Return only the lines between the line holding "the vertical axis." and the line holding "if empty is", the two boundary lines included, exactly as they appear.
╭─ Data provided
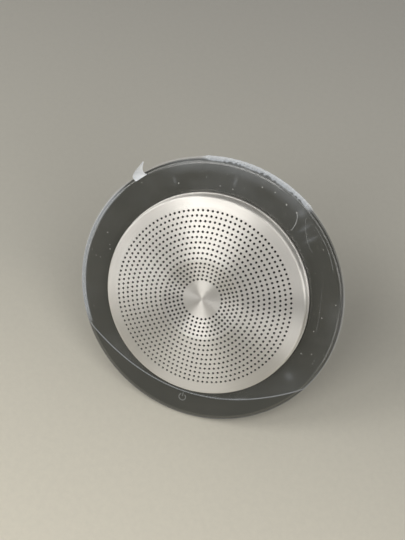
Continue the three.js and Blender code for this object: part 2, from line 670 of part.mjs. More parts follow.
// Stand frame: origin on the hinge axis, the legs along -Y, -Z away from the base.
function buildStand() {
  const leanBack = Math.PI / 2 - FACE_ANGLE;
  const tilt = standTilt();
  const stand = new THREE.Group();
  stand.position.set(0, STAND.pivotY, STAND.pivotZ);
  stand.rotation.x = leanBack + tilt;
  device.add(stand);

  const s = STAND;
  const half = s.thickness / 2;
  const armMiddle = s.halfWidth - s.arm / 2;
  const armSpan = [s.halfWidth - s.arm, s.halfWidth];
  const frame = plate(standShape(0, 0, 0, -s.metalEnd), -half, s.thickness, CORNER_STEPS);
  const eye = crossRod(s.eyeRadius, ...armSpan, 0, 0, SMALL);
  const heel = block(...armSpan, -SUNK, s.heelLength, -s.heelHalf, s.heelHalf);
  const hole = crossRod(s.pinHole, armSpan[0] - OVERRUN, armSpan[1] + OVERRUN, 0, 0);
  const mirrored = (geometry) => geometry.clone().rotateY(Math.PI);
  const bail = shaped(frame, {
    adds: [eye, heel, mirrored(eye), mirrored(heel)],
    cuts: [hole, mirrored(hole)],
  });
  addPart('stand_bail', bail, FINISHES.satinAluminium, stand);

  const pinHalf = s.arm / 2 + CHANNEL.side + CHANNEL.wall - s.pinWall - s.pinPlay;
  for (const [side, sign] of [['left', -1], ['right', 1]]) {
    const pin = crossRod(s.pinRadius, -pinHalf, pinHalf, s.pivotY, s.pivotZ);
    addPart(`stand_pin_${side}`, pin, FINISHES.steel).position.x = sign * armMiddle;
  }
  addPart('stand_foot', standFoot(tilt), FINISHES.rubber, stand);
}

// A rubber strip on the end of the stand, its sole level with the table when the stand is open.
function standFoot(tilt) {
  const { halfLength, halfThickness } = STAND_FOOT;
  const root = STAND.metalEnd + GAP;
  const slope = Math.tan(tilt) * halfThickness;
  const profile = new THREE.Shape();
  profile.moveTo(-root, -halfThickness);
  profile.lineTo(-root, halfThickness);
  profile.lineTo(-STAND.length + slope, halfThickness);
  profile.lineTo(-STAND.length - slope, -halfThickness);
  profile.closePath();
  const geometry = plate(profile, -halfLength, 2 * halfLength);
  // Stands the profile's x along the leg and its y along the thickness, extruded along X.
  const turn = new THREE.Matrix4().makeBasis(
    new THREE.Vector3(0, 1, 0), new THREE.Vector3(0, 0, 1), new THREE.Vector3(1, 0, 0),
  );
  return closedGeometry(geometry.applyMatrix4(turn));
}

// ---------------------------------------------------------------- delivery film and its tab

function buildFilm() {
  const f = FILM;
  const [left, right] = [f.leftEnd, f.rightEnd].map((angle) => polar(f.outer, angle));
  const shape = new THREE.Shape();
  const turnOf = (degrees) => THREE.MathUtils.degToRad(degrees);
  shape.absarc(0, 0, f.outer, turnOf(f.rightEnd - 360), turnOf(f.leftEnd));
  // The lower edge bows down through its own middle point.
  const controlY = 2 * (f.bottomY - (left[1] + right[1]) / 4);
  shape.quadraticCurveTo(0, controlY, right[0], right[1]);
  const hole = new THREE.Path();
  hole.absarc(-f.shiftX, -f.shiftY, f.inner, 0, 2 * Math.PI, true);
  shape.holes.push(hole);
  const film = plate(shape, f.bottom, f.thickness, OUTLINE_STEPS);
  addPart('protective_film', film, FINISHES.film).position.set(f.shiftX, f.shiftY, 0);

  const t = TAB;
  const curlStart = [t.bend, t.bottom + t.curlRadius];
  const under = arcPoints(curlStart, t.curlRadius, -90, -90 + t.curlAngle, 6);
  const over = arcPoints(curlStart, t.curlRadius - t.thickness, -90 + t.curlAngle, -90, 6);
  const profile = new THREE.Shape();
  profile.moveTo(t.root, t.bottom);
  [...under, ...over, [t.root, t.bottom + t.thickness]].forEach(([x, y]) => profile.lineTo(x, y));
  profile.closePath();
  const geometry = plate(profile, -t.width / 2, t.width);
  const tab = closedGeometry(geometry.rotateX(Math.PI / 2));
  addPart('film_pull_tab', tab, FINISHES.palePlastic).rotation.z = turnOf(t.angle);
}

// ---------------------------------------------------------------- assembly

buildCap();
buildRing();
buildUpperHousing();
buildLowerHousing();
buildBase();
addScrews('housing_screw', HOUSING_SCREW, HOUSING_SCREW.headBottom, HOUSING_SCREW.headTop, screwPlaces());
buildBaffle();
buildMotor();
buildMovingCone();
buildSuspension();
addScrews(
  'speaker_screw', SPEAKER_SCREW, SPEAKER_SEAT + SPEAKER_SCREW.headHeight, SPEAKER_SEAT,
  speakerScrewPlaces(),
);
buildMicrophone();
buildBattery();
buildBoard();
buildStand();
buildFilm();

// Stands the part on z = 0 with the middle of its outline on the vertical axis.
device.position.z = rimLift();
speakerphone.updateMatrixWorld(true);
const outline = new THREE.Box3().setFromObject(speakerphone, true);
device.position.y = -(outline.min.y + outline.max.y) / 2;

export default speakerphone;
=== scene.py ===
"""Looks of the conference speakerphone: perforated brushed cap, glossy touch ring under its
delivery film, housings, fold-out stand and the parts inside, on a plain pale floor.

Lengths in the making of pieces are millimetres in the disc frame: +Z out of the face along the
disc's axis, +Y up the face, +X right, zero at the underside of the rubber base.
"""
import json
import math
import random

import bmesh
import bpy
import numpy as np
from mathutils import Matrix, Vector, geometry


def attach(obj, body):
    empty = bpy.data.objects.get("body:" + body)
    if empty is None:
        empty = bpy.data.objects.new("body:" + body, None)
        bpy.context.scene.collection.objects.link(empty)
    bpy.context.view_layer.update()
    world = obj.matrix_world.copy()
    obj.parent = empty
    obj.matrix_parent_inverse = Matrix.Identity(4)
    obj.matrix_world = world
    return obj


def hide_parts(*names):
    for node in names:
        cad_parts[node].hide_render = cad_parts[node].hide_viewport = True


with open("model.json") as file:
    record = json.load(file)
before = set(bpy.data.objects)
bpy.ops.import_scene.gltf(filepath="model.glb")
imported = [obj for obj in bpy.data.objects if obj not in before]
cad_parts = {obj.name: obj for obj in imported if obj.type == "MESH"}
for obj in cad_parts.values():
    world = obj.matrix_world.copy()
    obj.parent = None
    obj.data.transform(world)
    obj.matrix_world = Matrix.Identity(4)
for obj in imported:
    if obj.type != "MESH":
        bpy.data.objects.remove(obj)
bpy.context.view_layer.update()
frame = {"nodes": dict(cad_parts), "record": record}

MM = 0.001
TURN = 2 * math.pi

# ------------------------------------------------------------------ the disc's own frame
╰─
- Result for this exercise
// Stands the part on z = 0 with the middle of its outline on the vertical axis.
device.position.z = rimLift();
speakerphone.updateMatrixWorld(true);
const outline = new THREE.Box3().setFromObject(speakerphone, true);
device.position.y = -(outline.min.y + outline.max.y) / 2;

export default speakerphone;
=== scene.py ===
"""Looks of the conference speakerphone: perforated brushed cap, glossy touch ring under its
delivery film, housings, fold-out stand and the parts inside, on a plain pale floor.

Lengths in the making of pieces are millimetres in the disc frame: +Z out of the face along the
disc's axis, +Y up the face, +X right, zero at the underside of the rubber base.
"""
import json
import math
import random

import bmesh
import bpy
import numpy as np
from mathutils import Matrix, Vector, geometry


def attach(obj, body):
    empty = bpy.data.objects.get("body:" + body)
    if empty is None:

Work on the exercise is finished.